Restoration works, listed below, have resulted in improvements in the lake environment.
- Aeration of wastewater that is led into the lake
- Park and swimming pool improved
- Desilting of the lake bed and thus increasing depth and the capacity of the lake
- Installation of silt traps at the mouth of the storm water inlets
- Diversion of underground sewages lines from the eastern part of the City through 900 mm pipes bypassing the lake
- Restoration of Aquatic life by introduction of fish species natural to the lake and induction of suitable water plants
- Chain-link fencing to prevent people dumping garbage into the lake
- Boat training facility of Madras Engineering Group (MEG) improved
- Access to public from 9 am to 6 pm with holiday on Wednesday

It is reported that cleanliness drive has breathed new life to the lake.

===Chinese Bell===
The Eastern watch tower on Ulsoor Lake had a Chinese bell about 4'3" in height and 3'1.5" in diameter. The Chinese inscription read that the Bell was cast during the reign of Emperor Chien Lung in 1741 and dedicated to the San Yuan Kung temple. Investigations by B L Rice, led to a pensioner and veteran of the Opium War, T Cribb narrating the story of its presence in Bangalore. The bell was taken from a hill temple in Nanking, by C Troop of the Madras Regiment, and brought to St. Thomas Mount, Madras, from where it was shipped to the Bangalore Civil and Military Station, to be suspended near the Quarter Guard of the Troop. The bell was struck on the hour, day and night and the sound was heard for a distance of up to 3 miles. It cracked on being stuck with a 12lb shot one rainy night, making it useless, after which it was dismounted and given to Mr. Smith the Waterworks engineer to be placed at the Tower (p. 26,27). The bell is seen in old photographs, it has since been removed to the Madras Sappers Museum.

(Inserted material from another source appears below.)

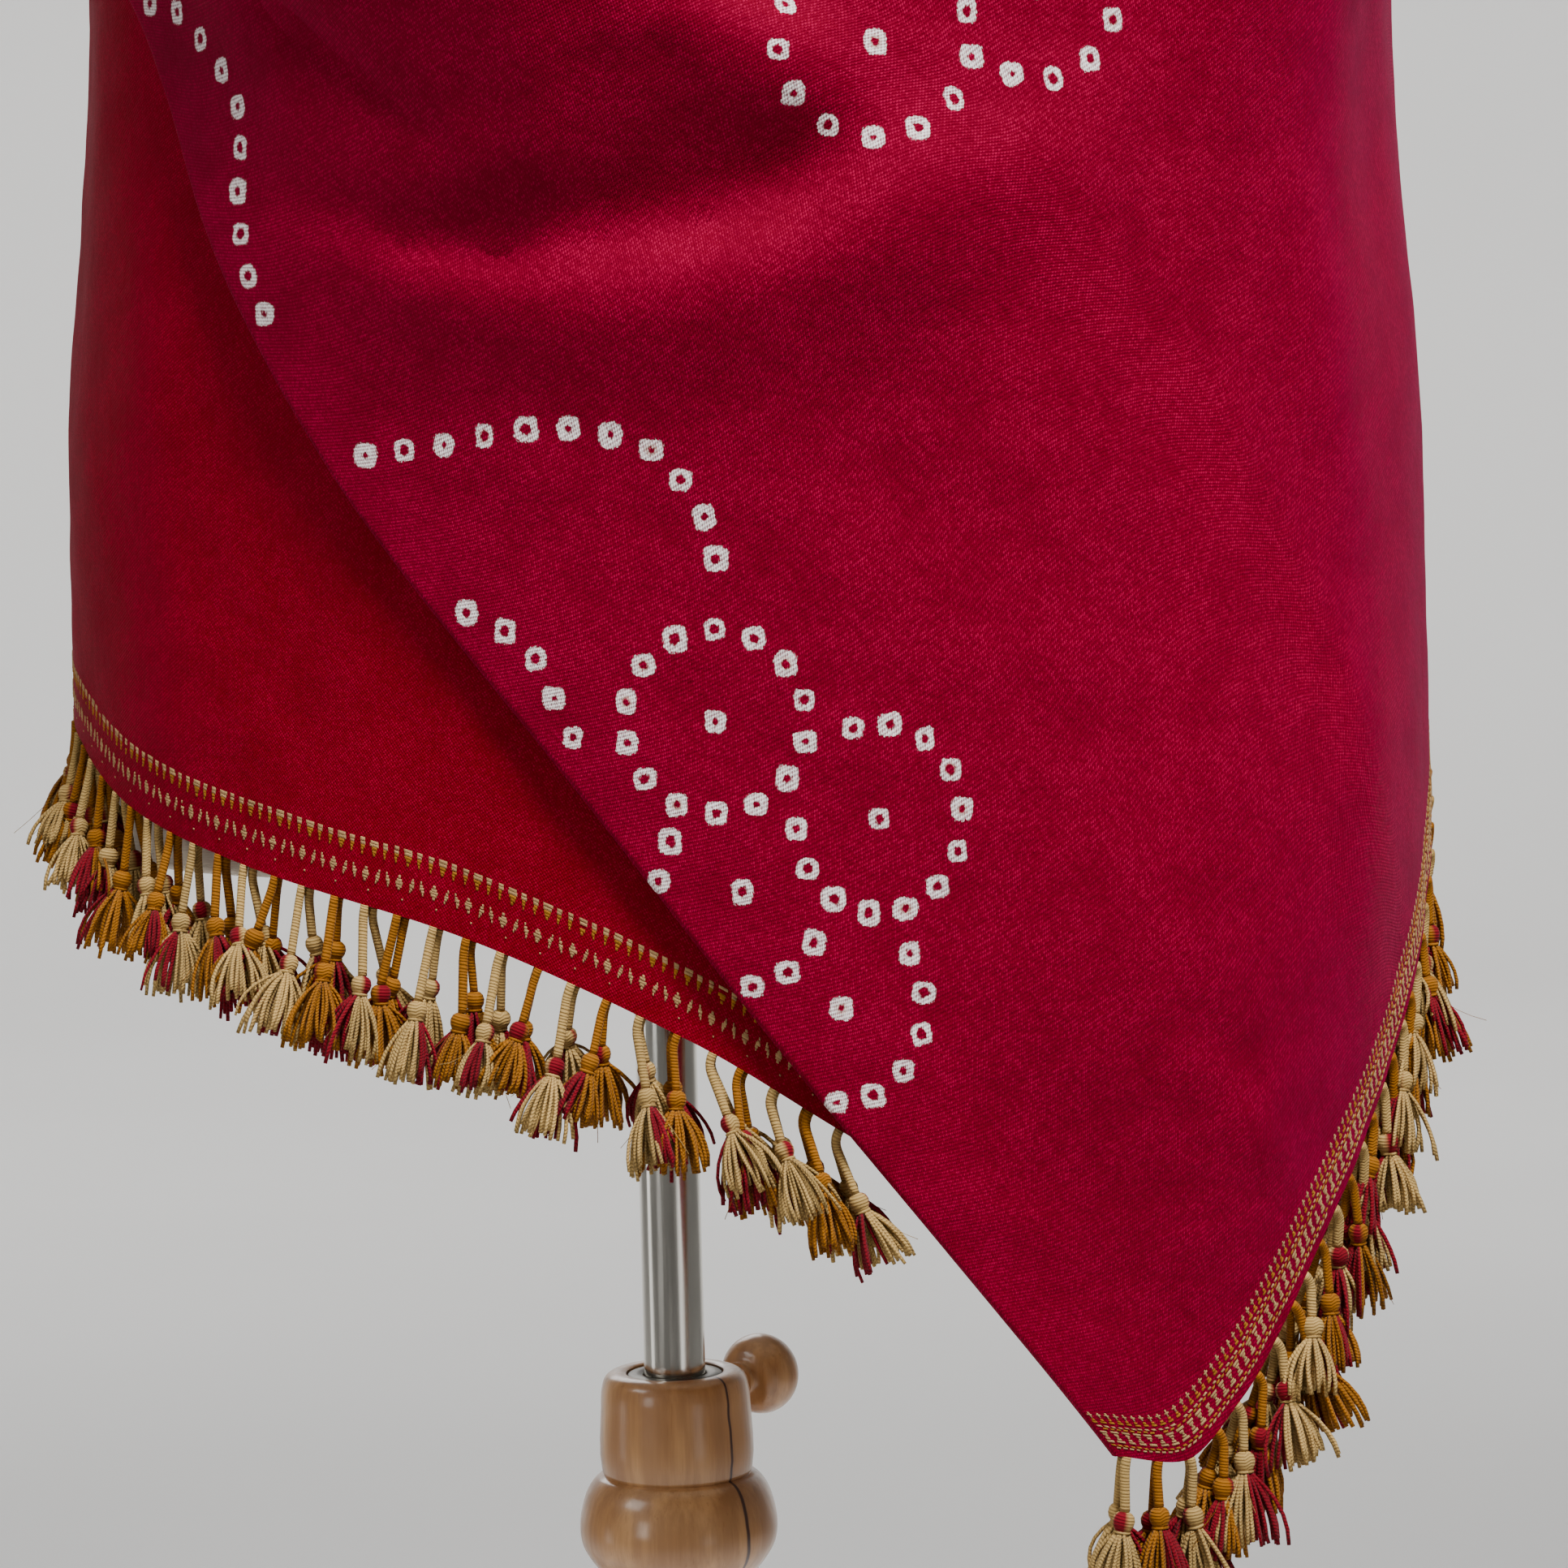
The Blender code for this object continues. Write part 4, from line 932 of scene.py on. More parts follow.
# Tassels: a wrapped cord, a ball head, a waist tie and a skirt of plied yarns
tasselLook = {
    "spacing": 0.0106, "cordRadius": 0.00128, "cordSides": 9, "cordPlaces": 13, "ease": 0.006,
    "head": 0.0052, "headRadius": 0.0028, "headSides": 12, "tie": 0.0006,
    "skirt": (0.0135, 0.0180), "yarns": 38, "yarnRadius": 0.00054, "yarnSides": 4, "yarnPlaces": 6,
    "yarnTaper": (0.9, 1, 1, 1, 1.05, 0.95), "flare": 0.48, "stray": 0.06, "sag": 5.6,
    "loose": 2, "looseRadius": 0.00011, "loosePlaces": 5,
}
tasselColours = {
    "cream": (0.52, 0.340, 0.115), "ochre": (0.34, 0.125, 0.005), "crimson": (0.21, 0.0, 0.010),
}
crimsonParts = {"shares": (0.14, 0.24, 0.36, 0.52), "chances": (0.28, 0.32, 0.24, 0.16)}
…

==== Chinese Inscription ====
In Bangalore, on a large metal bell in the watch-tower to the east of Ulsoor Tank. (Chinese).

Fa lun ch'ang chuan. Hain shili Waag Chih Lung Wang Chih Hung chiug ha'ien
San Yflan Kung Kung feng. Fo jili tseng hui. Ch'ien Lung Wu nien pa Yueh chi tan kuo tai miu
an. Feng tiao ^ii Shun. Huang t'u Kung ku. Ti tao hsia ch'ang. Wan Ming le yeh. Wu ku
feng teng.

==== English Translation ====
May the Wheel of the Law revolve for ever. A votive offering(2) reverentially made to the Sau Yiian Kung temple by the devotees Wang Chih Lung and Wang Chih Hung. May the Sun of Enlightenment increase in brightness. An auspicious day in the 8th month of the 5th year of the reign of the Emperor Ch'ien Lung. May the empire and the people enjoy peace. May the seasons be regular. May the Emperor enjoy consolidated power. May the Emperor's authority penetrate into the remotest corners of the empire. May the people be contented. May there be abundant harvests (2)A large metal bell.[6]